L'aspetto fisiopatologico della malattia è stato indicato, per analogia con alcune sindromi psichiche della epilessia temporale, in una "disfunzione temporo-limbica": ma anche in questo campo si tratta solo di ipotesi (v. psichiatria, in questa App.).
L'impossibilità di una integrazione globale delle attuali conoscenze, pratiche e teoriche, sul problema della s. è risultata chiara al simposio sulla "sintesi della schizofrenia", tenuto al Congresso internazionale di psichiatria (Zurigo 1957). Fra discordanti opinioni, la meno opinabile appare quella di W. Mayer Gross, che nega la possibilità di un attacco al problema, riconoscendo la impossibilità di isolare con sufficienti dati biologici l'entità nosologica della schizofrenia. Infatti nei trattati o manuali di psichiatria la nosologia clinica non è unitariamente intesa, neanche per le grandi divisioni. Così il gruppo della paranoia vera e della parafrenia è ancora distinto dalla s., nei più moderni trattati nord americani; mentre in quasi tutti quelli di lingua tedesca queste entità nosografiche sono scomparse.

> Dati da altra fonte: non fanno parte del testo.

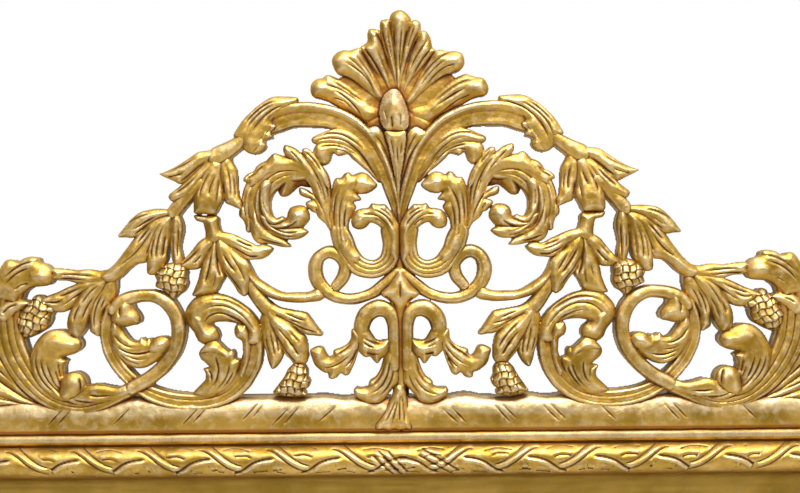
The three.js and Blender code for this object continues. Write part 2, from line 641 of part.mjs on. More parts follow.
const LOWER_CURL = [
  stroke([
    [-17, 154, 10], [-32, 149, 11], [-45, 139, 10], [-48, 124, 9], [-44, 108, 10], [-34, 98, 12],
  ], SCROLL_FRONT),
  stroke([[-17, 148, 6], [-16, 128, 5], [-17, 104, 6]], 32),
  knob(-31, 97, 14),
  stroke([[-50, 110, 9], [-62, 97, 12], [-76, 86, 13], [-90, 82, 12], [-98, 88, 9], [-102, 95, 6]]),
  stroke([[-55, 95, 9], [-66, 84, 12], [-78, 76, 8], [-88, 72, 3]], 34),
  stroke([[-18, 86, 6], [-19, 72, 8], [-27, 56, 12], [-39, 48, 10], [-50, 48, 4], [-55, 49, 2]]),
];

const CONES = {
  cone_upper: [boss([-271, 181], [19, 21], 0, CONE_FRONT)],
  cone_outer: [boss([-440, 132], [23, 26], -20, CONE_FRONT)],
  cone_lower: [boss([-127, 61], [22, 20], 25, CONE_FRONT)],
};

// ---- The base log on the top rail ----------------------------------------------------------------
const LOG_INNER_X = -14;
const LOG_OUTER_X = -560;
const LOG_HEIGHT = 40;
const LOG_STATIONS = 6;
const LOG_TAPER = { from: 0.8, loss: 0.45 }; // over the last fifth the log thins towards its end

/** The log: flat below and behind, rounded above and in front, thinning to its outer end. */
function logSolid() {
  const rings = Array.from({ length: LOG_STATIONS + 1 }, (_, k) => {
    const along = k / LOG_STATIONS;
    const intoTaper = Math.max(0, (along - LOG_TAPER.from) / (1 - LOG_TAPER.from));
    const size = 1 - LOG_TAPER.loss * intoTaper ** 2;
    const [height, front] = [LOG_HEIGHT * size, LOG_FRONT * size];
    const section = [
      [0, LOG_BOTTOM],
      [front * 0.86, LOG_BOTTOM],
      [front * 0.97, height * 0.22],
      [front, height * 0.5],
      [front * 0.93, height * 0.8],
      [front * 0.7, height],
      [0, height * 0.84],
    ];
    const x = LOG_INNER_X + (LOG_OUTER_X - LOG_INNER_X) * along;
    return section.map(([outwards, z]) => [x, CREST_BACK_DEPTH - BACK_DEPTH - outwards, z]);
  });
  return solid(skinRings(rings, { capFaces: fan(7) }));
}

/** The batten that stiffens the crest from behind, standing on the rail. */
function battenGeometry(grow = 0) {
  const depth = CREST_BACK_DEPTH - BACK_DEPTH - GAP;
  const bottom = LOG_BOTTOM;
  const height = BATTEN.top - bottom;
  const box = new THREE.BoxGeometry(2 * (BATTEN.halfWidth + grow), depth + 2 * grow, height + 2 * grow);
  return box.translate(0, GAP + depth / 2, bottom + height / 2);
}

// ---- Placing the crest: each piece is cut by those before it -------------------------------------
const crest = new THREE.Group();
crest.position.set(0, yAt(CREST_BACK_DEPTH), FRAME_HEIGHT);
mirror.add(crest);

const flip = (forms) =>
  forms.map((form) =>
    form.stations
      ? { ...form, stations: form.stations.map(([x, z, half]) => [-x, z, half]) }
      : { ...form, centre: [-form.centre[0], form.centre[1]], tilt: -form.tilt },
  );

const placed = [];

function overlaps(a, b) {
  return [0, 1, 2].every((axis) => a.min[axis] < b.max[axis] && b.min[axis] < a.max[axis]);
}

/** Adds a piece to the crest, cut back from every earlier piece that it would run into. */
function addCarved(name, body, fattened, material = GILDING) {
  const box = body.boundingBox();
  const near = placed.filter((other) => overlaps(box, other.box));
  const cut = near.reduce((left, other) => left.subtract(other.body), body);
  add(name, geometryOf(mainBody(cut)), material, crest);
  placed.push({ body: fattened, box: fattened.boundingBox() });
}

const addForms = (name, forms) => addCarved(name, carve(forms), carve(forms, GAP));

add("crest_batten", battenGeometry(), PINE, crest);
const battenBed = solid(battenGeometry(GAP));
placed.push({ body: battenBed, box: battenBed.boundingBox() });

addForms("center_bud", CENTER_BUD);
addForms("center_stem", CENTER_STEM);
addForms("foot_husk", FOOT_HUSK);
for (const [piece, forms] of [
  ["arch", ARCH],
  ["acanthus_scroll", ACANTHUS_SCROLL],
  ["upper_side_leaf", UPPER_SIDE_LEAF],
  ["inner_loop", INNER_LOOP],
  ["tendril_ring", TENDRIL_RING],
  ["outer_husks", OUTER_HUSKS],
  ["inner_husks", INNER_HUSKS],
  ["ring_scroll", RING_SCROLL],
  ["outer_scroll", OUTER_SCROLL],
  ["tail_leaf", TAIL_LEAF],
  ["lower_curl", LOWER_CURL],
]) {
  addForms(`${piece}_left`, forms);
  addForms(`${piece}_right`, flip(forms));
}
addForms("palmette_finial", PALMETTE);
for (const [piece, forms] of Object.entries(CONES)) {
  addForms(`${piece}_left`, forms);
  addForms(`${piece}_right`, flip(forms));
}
for (const { side, sign } of SIDES) {
  const body = sign < 0 ? logSolid() : logSolid().mirror([1, 0, 0]);
  addCarved(`crest_log_${side}`, body, body, DARK_GILDING);
}

// ---- Iron straps that tie the log to the rail, on their backs ------------------------------------
for (const { side, sign } of SIDES) {
  const { width, thickness, below, above, place } = STRAP;
  const plate = new THREE.BoxGeometry(width, thickness, below + above);
  const strap = add(`crest_strap_${side}`, plate, DARK_IRON);
  const y = yAt(BACK_DEPTH - GAP - thickness / 2);
  strap.position.set(sign * place, y, FRAME_HEIGHT + (above - below) / 2);
}

export default mirror;
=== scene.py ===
"""Looks of a tall giltwood wall mirror with a pierced and carved acanthus crest.

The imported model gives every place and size. Sizes in the tables are millimetres, and meshes are
made in metres. The crest is carved as one height map, whose cells are shared out among its pieces.
"""

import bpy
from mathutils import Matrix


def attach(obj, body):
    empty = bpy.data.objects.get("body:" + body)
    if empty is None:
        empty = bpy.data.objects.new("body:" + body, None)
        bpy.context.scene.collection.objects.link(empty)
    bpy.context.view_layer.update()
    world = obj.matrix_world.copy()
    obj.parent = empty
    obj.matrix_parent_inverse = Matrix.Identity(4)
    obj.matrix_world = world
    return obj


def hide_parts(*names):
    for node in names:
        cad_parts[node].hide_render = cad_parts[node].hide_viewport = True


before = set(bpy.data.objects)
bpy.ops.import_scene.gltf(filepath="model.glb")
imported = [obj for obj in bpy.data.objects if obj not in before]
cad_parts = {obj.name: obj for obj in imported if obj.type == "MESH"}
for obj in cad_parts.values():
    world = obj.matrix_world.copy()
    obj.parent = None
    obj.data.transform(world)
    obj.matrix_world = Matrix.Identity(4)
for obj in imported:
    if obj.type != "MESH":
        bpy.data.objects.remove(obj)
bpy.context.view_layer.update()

import logging
import math
from dataclasses import dataclass, field, replace
from enum import Enum
from typing import Iterator, Sequence

import bpy
import numpy as np
from mathutils import Vector

log = logging.getLogger("mirror")

# ---- Driving sizes, in millimetres ----------------------------------------------------------
MM = 0.001  # a millimetre in metres
FRAME_WIDTH = 1200.0
FRAME_HEIGHT = 1500.0
WALL_Y = 45.0
BACK_DEPTH = 10.0
CREST_BACK_DEPTH = 38.0
MITRE_GAP = 0.3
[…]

La terapia della s. ha fatto un modesto progresso con l'uso dei farmaci psicoplegici (v. psicofarmaci, in questa App.). I derivati promazinici, usati (assieme ai barbiturici) per la terapia del sonno prolungato, si sono dimostrati molto utili per le forme acute con agitazione; promazinici e derivati della rauwolfia, in alte dosi, e con somministrazione molto prolungata, hanno dimostrato effetto favorevole in schizofrenici cronici per diminuire la vivacità delle allucinazioni, dei delirî e i disturbi del contegno. Queste nuove terapie hanno ridotto l'uso della insulinoschokterapia (da alcuni abbandonata del tutto) e della psicochirurgia (v. anche psichiatria, in questa App.).
Bibl.: H. C. Rümke, in Congrès mondial de psychiatrie, I, Parigi 1950, p. 125; H. Eysenck e M. Prell, in Journal of mental science, XCVII (1951), p. 441; J. C. W. Batt, W.W. Kay e M. Reiss, ibidem, V (1957), p. 5; G.B. David, Die pathologische Anatomie der Schizophrenie, in Schizophrenie, 1957, p. 85; J. J. Lopez Ibor, in Congress. Report del II Congresso internazionale di psichiatria, Zurigo 1957, IV, p. 171; W. Mayer Gross, ibidem, IV, p. 173; D. Richter, Biochemischer Gesichtpunkte der Schizophrenie, 1957, p. 48; V. M. Buscaino, Dementia praecox, Milano 1958; F. S. Kallmann, The genetics of mental illness, in American handbook of pschiatry, New York 1959.